The ''Next One,'' meanwhile, will have to wait for his shot at a first NHL victory until, well, the next one. Sidney Crosby, the 18-year-old Canadian phenom, had an assist in his debut with the Pittsburgh Penguins but he'll probably want to forget the rest of the 5-1 loss at New Jersey.
Crosby will shoot for his first goal and first 'W' on Friday at Carolina.
''The kid's going to be a great player in this league for a long time,'' said Mario Lemieux, Crosby's teammate and boss who turned 40 Wednesday. ''I thought he played well and didn't look out of place at all.''
Crosby helped set up Mark Recchi's third-period goal, but by that time the Penguins were already down by four. Devils rookie Zach Parise stole some of the spotlight in his NHL debut, racking up a goal and two assists.
The night went cosiderably better for Washington's Alexander Ovechkin, the No. 1 pick in 2004 one year before Crosby. He scored his first two career goals, both less than 90 seconds after Columbus took a lead. The Capitals won it 3-2.
But Wednesday night was less about what happened on the ice and more about those who showed up to watch it. From coast to coast, the words ''Thank You Fans!'' were stenciled into NHL rinks.
''I am so excited for things to be back last year was horrible,'' said Amber Turbyne of Waldorf, Md., who attended the Capitals game. ''I usually hold a grudge like something awful, but I'm too happy to have hockey back.''
Down in Florida, Lightning fans got to celebrate just as they did over a year ago as the Stanley Cup championship banner was raised only a whole lot later than anyone anticipated. They were happy again with Tampa Bay's 5-2 victory over Carolina.
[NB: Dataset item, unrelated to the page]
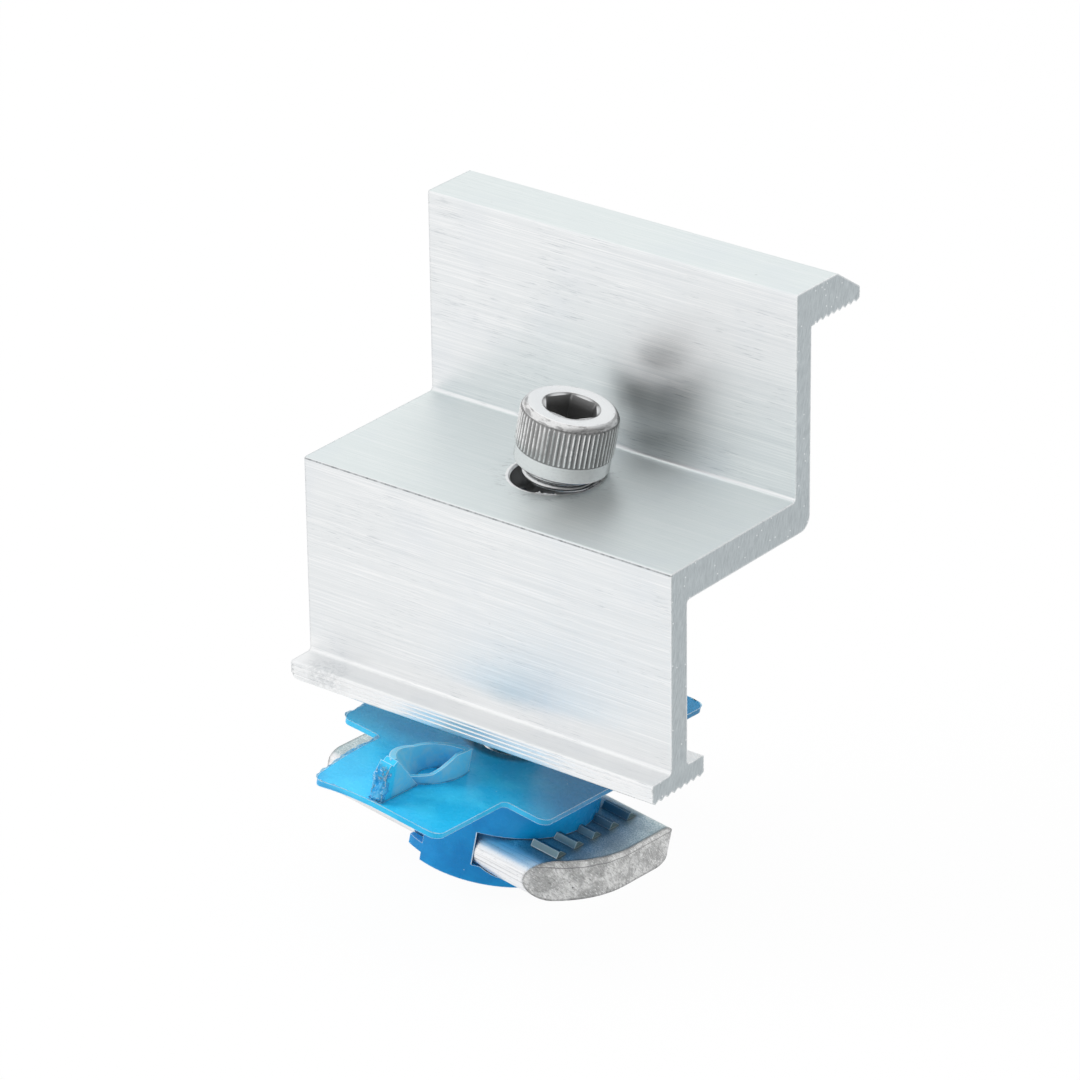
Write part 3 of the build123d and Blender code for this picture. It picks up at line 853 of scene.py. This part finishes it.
def screw_thread(material):
    """Right-hand thread: one ridge wound round the core, fading out at both ends."""
    bm = bmesh.new()
    half = THREAD_PITCH / 2
    profile = [
        (THREAD_ROOT - 0.15, -half * 0.95),
        (THREAD_ROOT + 0.01, -half * 0.86),
        (THREAD_CREST, -half * 0.16),
        (THREAD_CREST, half * 0.16),
        (THREAD_ROOT + 0.01, half * 0.86),
        (THREAD_ROOT - 0.15, half * 0.95),
    ]
    turns = (THREAD_LENGTH - 1.5) / THREAD_PITCH
    steps = round(turns * STEPS_PER_TURN)
    spin_profile(bm, profile, steps, turns, turns * THREAD_PITCH)
    bmesh.ops.translate(bm, vec=(0, 0, -SCREW_LENGTH + 0.7), verts=bm.verts)
    low, high = -SCREW_LENGTH + 0.05, -SCREW_LENGTH + THREAD_LENGTH
    for vert in bm.verts:
        radius = math.hypot(vert.co.x, vert.co.y)
        into_tip = max(0, low + TIP_CHAMFER - vert.co.z)
        into_shank = max(0, vert.co.z - high + THREAD_FADE)
        limit = THREAD_CREST - max(into_tip * 0.9, into_shank * 0.6)
        if radius > limit:
            share = max(limit, THREAD_ROOT) / radius
            vert.co.x *= share
            vert.co.y *= share
        vert.co.z = max(vert.co.z, low)
    to_screw(bm)
    add_piece("screw_thread", bm, material, "screw", 40)


def wound_spring(material):
    """Wire wound in closed turns at both ends and open turns between them."""
    bm = bmesh.new()
    low, high = NUT_TOP + COIL_GAP + WIRE / 2, -COIL_GAP - WIRE / 2
    closed = (FOOT_TURNS + TOP_TURNS) * CLOSED_PITCH
    open_pitch = (high - low - closed) / OPEN_TURNS
    runs = [
        (FOOT_TURNS, CLOSED_PITCH), (OPEN_TURNS, open_pitch), (TOP_TURNS, CLOSED_PITCH)
    ]
    circle = bmesh.ops.create_circle(bm, segments=WIRE_POINTS, radius=WIRE / 2)
    circle = circle["verts"]
    upright = Matrix.Rotation(math.pi / 2, 3, "X")
    bmesh.ops.rotate(bm, verts=circle, cent=(0, 0, 0), matrix=upright)
    bmesh.ops.translate(bm, verts=circle, vec=(COIL_RADIUS, 0, low))
    geom = circle + bm.edges[:]
    bmesh.ops.edgeloop_fill(bm, edges=edges_of(geom))
    for turns, pitch in runs:
        geom = spin(bm, geom, round(turns * STEPS_PER_TURN), turns, turns * pitch)
    bmesh.ops.edgeloop_fill(bm, edges=edges_of(geom))
    to_screw(bm)
    piece = add_piece("wound_spring", bm, material, None, 50)
    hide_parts("spring")
    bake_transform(piece)


def keep_plate_rim(bm):
    """Leaves only the top rim of the holder's plate, and notes which way is outward."""
    outward = bm.verts.layers.float_vector.new("outward")
    kept = set()
    for edge in bm.edges:
        if len(edge.link_faces) != 2:
            continue
        side, top = sorted(edge.link_faces, key=lambda face: face.normal.z)
        middle = (edge.verts[0].co + edge.verts[1].co) / 2
        rim = top.normal.z > 0.85 and abs(side.normal.z) < 0.5
        on_top = PLATE_RIM_LOW < middle.z < PLATE_TOP + 0.05
        if rim and on_top and math.hypot(middle.x, middle.y) > 12:
            kept.add(edge)
            for vert in edge.verts:
                vert[outward] = Vector(vert[outward]) + side.normal
    bmesh.ops.delete(bm, geom=bm.faces[:], context="FACES_ONLY")
    loose = [edge for edge in bm.edges if edge not in kept]
    bmesh.ops.delete(bm, geom=loose, context="EDGES")
    loose = [vert for vert in bm.verts if not vert.link_edges]
    bmesh.ops.delete(bm, geom=loose, context="VERTS")
    return outward


def plate_flash(material):
    """Ragged feather edge along the top rim of the holder's plate."""
    bm = bmesh.new()
    bm.from_mesh(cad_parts["nut_holder"].data)
    bmesh.ops.scale(bm, vec=(1 / MM,) * 3, verts=bm.verts)
    bmesh.ops.transform(bm, matrix=SCREW_MATRIX.inverted(), verts=bm.verts)
    bmesh.ops.remove_doubles(bm, verts=bm.verts, dist=0.002)
    bm.normal_update()
    outward = keep_plate_rim(bm)
    for edge in bm.edges[:]:
        cuts = int(edge.calc_length() / FLASH_STEP)
        if cuts:
            bmesh.ops.subdivide_edges(bm, edges=[edge], cuts=cuts)
    made = bmesh.ops.extrude_edge_only(bm, edges=bm.edges[:])["geom"]
    for vert in verts_of(made):
        way = Vector(vert[outward])
        way = way.normalized() if way.length > 0.1 else Vector((0, 0, 0))
        wave = noise.fractal(vert.co * 0.55, 0.7, 2.2, 4) * 0.6 + 0.5
        nearness = 0.5 + 0.5 * max(0, min(1, (-vert.co.y - 8) / 12))
        size = max(0.1, wave) * nearness * 0.5
        vert.co += way * size * 0.75 + Vector((0, 0, 0.8)) * size
    bmesh.ops.solidify(bm, geom=bm.faces[:], thickness=FLASH_THICKNESS)
    to_screw(bm)
    front, back = cad_box[0].y / MM + 0.01, cad_box[1].y / MM - 0.01
    for vert in bm.verts:
        vert.co.y = min(max(vert.co.y, front), back)
    add_piece("plate_flash", bm, material, "holder", 50)


def torn_fin_end(material):
    """Lump of torn plastic down the broken end of the grip fin."""
    bm = bmesh.new()
    bmesh.ops.create_icosphere(bm, subdivisions=5, radius=1)
    middle = Vector((-0.85, FIN_END + 0.45, PLATE_TOP + 2.3))
    for vert in bm.verts:
        square = Vector([math.copysign(abs(part) ** 0.65, part) for part in vert.co])
        place = square * LUMP_HALF_SIZE
        rough = noise.fractal(place * 0.8, 0.8, 2.1, 5)
        place += vert.co * rough * 0.42
        place.y += (place.z + LUMP_HALF_SIZE.z) * 0.09
        vert.co = middle + place
    to_screw(bm)
    add_piece("torn_fin_end", bm, material, "holder", 35)


def hole_burr(material):
    """Torn rim at the front of the step's hole."""
    bm = bmesh.new()
    start = Vector((math.cos(BURR_START), math.sin(BURR_START), 0))
    first = bm.verts.new(start * (HOLE_RADIUS + 0.2) + Vector((0, 0, -0.03)))
    spin(bm, [first], 40, BURR_SWEEP / (2 * math.pi), 0)
    made = bmesh.ops.extrude_edge_only(bm, edges=bm.edges[:])["geom"]
    for vert in verts_of(made):
        angle = math.atan2(vert.co.y, vert.co.x)
        share = math.sin(math.pi * (angle - BURR_START) / BURR_SWEEP)
        size = (0.25 + abs(noise.noise(vert.co * 2.3)) * 1.6) * share
        vert.co -= vert.co.normalized() * size * 0.3
        vert.co.z += size * 0.35
    bmesh.ops.solidify(bm, geom=bm.faces[:], thickness=BURR_THICKNESS)
    bmesh.ops.translate(bm, vec=HOLE_MIDDLE, verts=bm.verts)
    add_piece("hole_burr", bm, material, "clamp", 50)


def add_floor(material):
    """Plain floor just under the object."""
    low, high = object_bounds()
    bm = bmesh.new()
    bmesh.ops.create_grid(bm, x_segments=1, y_segments=1, size=FLOOR_HALF_WIDTH)
    bmesh.ops.translate(bm, vec=(0, 0, low.z - FLOOR_GAP), verts=bm.verts)
    plane = add_mesh("floor", bm, material)
    plane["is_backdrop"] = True


def camera_axes():
    """Right, up and back of the camera, rolled."""
    azimuth, elevation = math.radians(CAMERA_AZIMUTH), math.radians(CAMERA_ELEVATION)
    back = Vector((
        math.sin(azimuth) * math.cos(elevation),
        -math.cos(azimuth) * math.cos(elevation),
        math.sin(elevation),
    ))
    right = Vector((0, 0, 1)).cross(back).normalized()
    up = back.cross(right)
    roll = Matrix.Rotation(math.radians(CAMERA_ROLL), 3, back)
    return roll @ right, roll @ up, back


def add_camera():
    right, up, back = camera_axes()
    data = bpy.data.cameras.new("camera")
    data.sensor_width = SENSOR_WIDTH
    data.lens = FOCAL_PIXELS / IMAGE_PIXELS * SENSOR_WIDTH
    camera = add_object("camera", data)
    place = CAMERA_TARGET + back * CAMERA_DISTANCE
    place -= right * CAMERA_SHIFT_RIGHT + up * CAMERA_SHIFT_UP
    turn = Matrix((right, up, back)).transposed().to_4x4()
    camera.matrix_world = Matrix.Translation(place) @ turn
    bpy.context.scene.camera = camera


def add_lamp(name, place, size, power):
    """Soft square lamp aimed at the object."""
    data = bpy.data.lights.new(name, "AREA")
    data.size = size
    data.energy = power
    lamp = add_object(name, data)
    lamp.location = place
    lamp.rotation_euler = (-Vector(place)).to_track_quat("-Z", "Y").to_euler()
    lamp.visible_glossy = False


def add_world():
    """White studio; metal sees it bright on the left and above, dimmer on the right."""
    world = bpy.data.worlds.new("world")
    world.use_nodes = True
    bpy.context.scene.world = world
    nodes = Nodes(world.node_tree)
    camera = nodes.node("LightPath", out="Is Camera Ray")
    seen = nodes.math("MAXIMUM", camera, nodes.also(camera, "Is Transmission Ray"))
    glossy = nodes.also(camera, "Is Glossy Ray")
    way = nodes.node("TexCoord", out="Generated")
    bright = nodes.ramp(nodes.dot(way, BRIGHT_SIDE), -0.35, 0.5)
    studio = 0.26 + bright * 0.78
    strength = seen + (1 - seen) * (glossy * studio + (1 - glossy) * SOFT_LIGHT)
    background = world.node_tree.nodes["Background"]
    nodes.join(background.inputs["Color"], WHITE)
    nodes.join(background.inputs["Strength"], strength)


def dress_nodes():
    """Gives each CAD node that stays visible its finish."""
    finishes = {
        "end_clamp": extruded_aluminium(),
        "channel_nut": nut_aluminium(),
        "nut_holder": moulded_blue(),
    }
    for name, material in finishes.items():
        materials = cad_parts[name].data.materials
        materials.clear()
        materials.append(material)


add_camera()
dress_nodes()
steel = stainless_screw()
screw_head(steel)
screw_shank(steel)
screw_thread(steel)
wound_spring(spring_wire())
plate_flash(plastic_flash())
torn_fin_end(torn_plastic())
hole_burr(burr_metal())
add_floor(pale_floor())
add_lamp("key", (-1.0, -0.7, 1.1), 0.9, 14)
add_lamp("fill", (1.1, -0.9, 0.6), 0.8, 2.5)
add_lamp("top", (-0.1, 0.3, 1.5), 0.9, 8)
add_world()
bpy.context.scene.view_settings.view_transform = "Standard"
A 10-minute ceremony commemorated the almost forgotten season that preceded the long layoff. On display were individual awards given to Lightning players, including Martin St. Louis' MVP trophy, and the one Brad Richards took home for his starring role in the playoff run.
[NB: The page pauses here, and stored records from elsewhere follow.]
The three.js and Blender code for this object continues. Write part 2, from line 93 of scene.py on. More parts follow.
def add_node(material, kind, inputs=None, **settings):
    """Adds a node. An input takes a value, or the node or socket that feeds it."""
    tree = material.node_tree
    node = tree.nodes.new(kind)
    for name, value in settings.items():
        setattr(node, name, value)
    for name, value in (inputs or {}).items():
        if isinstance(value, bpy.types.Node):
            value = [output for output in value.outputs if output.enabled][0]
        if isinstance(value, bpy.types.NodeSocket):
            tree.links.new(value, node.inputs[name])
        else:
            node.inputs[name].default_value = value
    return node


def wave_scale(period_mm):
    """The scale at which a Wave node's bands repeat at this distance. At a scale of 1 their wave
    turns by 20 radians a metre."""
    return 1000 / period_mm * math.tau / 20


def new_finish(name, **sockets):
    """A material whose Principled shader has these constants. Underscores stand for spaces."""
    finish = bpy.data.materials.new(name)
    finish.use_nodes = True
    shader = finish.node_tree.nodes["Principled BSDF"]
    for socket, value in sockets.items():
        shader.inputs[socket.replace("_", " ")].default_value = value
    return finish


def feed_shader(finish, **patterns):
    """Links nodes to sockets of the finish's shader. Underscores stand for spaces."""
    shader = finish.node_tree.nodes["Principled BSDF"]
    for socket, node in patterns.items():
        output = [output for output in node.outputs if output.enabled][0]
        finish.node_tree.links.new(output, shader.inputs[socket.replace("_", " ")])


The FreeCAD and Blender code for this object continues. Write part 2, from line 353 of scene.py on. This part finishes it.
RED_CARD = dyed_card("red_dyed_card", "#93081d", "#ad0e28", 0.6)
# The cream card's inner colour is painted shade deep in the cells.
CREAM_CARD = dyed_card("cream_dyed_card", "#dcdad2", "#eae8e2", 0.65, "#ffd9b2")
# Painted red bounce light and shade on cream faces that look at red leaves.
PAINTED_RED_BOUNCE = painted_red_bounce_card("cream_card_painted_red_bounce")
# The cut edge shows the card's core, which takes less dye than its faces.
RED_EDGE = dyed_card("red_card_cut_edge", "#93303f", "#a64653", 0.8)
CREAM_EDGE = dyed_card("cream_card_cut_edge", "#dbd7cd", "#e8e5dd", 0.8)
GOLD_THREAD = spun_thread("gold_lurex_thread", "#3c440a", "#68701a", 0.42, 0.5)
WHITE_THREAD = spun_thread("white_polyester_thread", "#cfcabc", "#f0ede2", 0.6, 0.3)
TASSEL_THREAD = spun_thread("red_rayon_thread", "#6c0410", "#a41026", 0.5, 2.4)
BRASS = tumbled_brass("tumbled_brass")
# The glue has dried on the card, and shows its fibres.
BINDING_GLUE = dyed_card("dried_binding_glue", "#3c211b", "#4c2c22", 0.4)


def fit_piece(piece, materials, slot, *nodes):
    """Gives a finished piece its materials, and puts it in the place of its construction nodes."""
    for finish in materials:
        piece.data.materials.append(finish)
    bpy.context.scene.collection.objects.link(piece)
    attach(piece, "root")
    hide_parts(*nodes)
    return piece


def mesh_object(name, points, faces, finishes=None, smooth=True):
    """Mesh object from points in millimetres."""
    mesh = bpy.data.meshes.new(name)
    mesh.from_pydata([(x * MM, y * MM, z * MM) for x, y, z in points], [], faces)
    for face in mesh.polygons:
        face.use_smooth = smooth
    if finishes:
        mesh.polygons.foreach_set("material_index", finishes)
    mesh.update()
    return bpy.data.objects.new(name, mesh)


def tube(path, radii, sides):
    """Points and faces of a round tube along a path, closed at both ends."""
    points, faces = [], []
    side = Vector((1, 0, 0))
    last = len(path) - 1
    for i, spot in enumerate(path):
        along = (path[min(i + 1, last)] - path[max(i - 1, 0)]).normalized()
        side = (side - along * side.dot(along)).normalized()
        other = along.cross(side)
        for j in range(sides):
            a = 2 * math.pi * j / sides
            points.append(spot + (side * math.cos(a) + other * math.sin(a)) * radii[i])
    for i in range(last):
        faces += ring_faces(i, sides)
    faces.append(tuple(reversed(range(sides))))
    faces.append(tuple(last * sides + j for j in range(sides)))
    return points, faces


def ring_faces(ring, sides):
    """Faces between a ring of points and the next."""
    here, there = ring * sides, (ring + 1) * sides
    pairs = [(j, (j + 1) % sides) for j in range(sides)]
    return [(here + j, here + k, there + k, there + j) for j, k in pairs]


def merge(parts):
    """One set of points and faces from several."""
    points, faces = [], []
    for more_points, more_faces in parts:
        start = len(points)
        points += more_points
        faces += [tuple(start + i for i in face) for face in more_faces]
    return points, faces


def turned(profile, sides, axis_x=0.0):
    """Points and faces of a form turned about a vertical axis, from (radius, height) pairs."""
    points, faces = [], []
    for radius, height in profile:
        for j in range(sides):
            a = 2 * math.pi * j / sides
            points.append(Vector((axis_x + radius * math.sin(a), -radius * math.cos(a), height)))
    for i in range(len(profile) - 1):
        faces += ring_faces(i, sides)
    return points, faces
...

But nothing could compare to the presentation of the Stanley Cup. The Lightning still are the rightful owners to the trophy that wasn't awarded in 2005, the first time that happened since a flu outbreak in 1919 canceled the finals.
In Dallas, the Stars looked to the past while embracing the future. To mark the 12th anniversary of the team's first game in Texas, the Stars had youngster Haley Kesterson on hand to drop the ceremonial first puck. Haley was born minutes after that initial game and was picked on her 12th birthday to represent the team's fans.
Down South, Paul Kariya played his first game with the Nashville Predators, giving the still young franchise its first real superstar. He was cheered the first time he touched the puck, but the Predators' first goal of the season went to Scott Walker no one rooting for the home team seemed to mind at all as Nashville is 1-0 following its 3-2 win over San Jose.
''Every game in this league is going to be tough,'' Predators goalie Tomas Vokoun said. ''There were a lot of surprising scores on the scoreboard tonight. You just don't know who's going to be good.''
The Flyers got instant dividends from former NHL MVP Peter Forsberg, lured back to Philadelphia 13 years after he was traded away for Eric Lindros. Forsberg notched assists on the Flyers' first two goals of the season, but was in the penalty box when Jagr scored the go-ahead goal in the third period that propelled the Rangers to victory.
''A two-goal lead at home in the old NHL was a pretty safe bet,'' Flyers captain Keith Primeau said. ''With the new rules, you'd better get the third one.''
That drew groans from the Flyers' faithful. But fans were much more upset over events up in Boston: When Michael Ryder scored with 11.1 seconds remaining to give the Montreal Canadiens a 2-1 win over the host Bruins, spectators threw garbage onto the ice.
Penalties and power-play goals will surely be on the menu at least through the early part of the season as players and coaches adjust to new rules meant to increase offense and cut out clutching and grabbing.
''The only negative comments you get and there are very few are that too many penalties are being called,'' NHL commissioner Gary Bettman said while attending the Lightning game. ''That's the only way you're going to open up the game and give the skill players room.''
And if enough goals aren't scored in regulation and through five minutes of overtime, shootouts will be held to make sure every game produces a winner. The Ottawa Senators became the first beneficiaries by topping the Toronto Maple Leafs 3-2.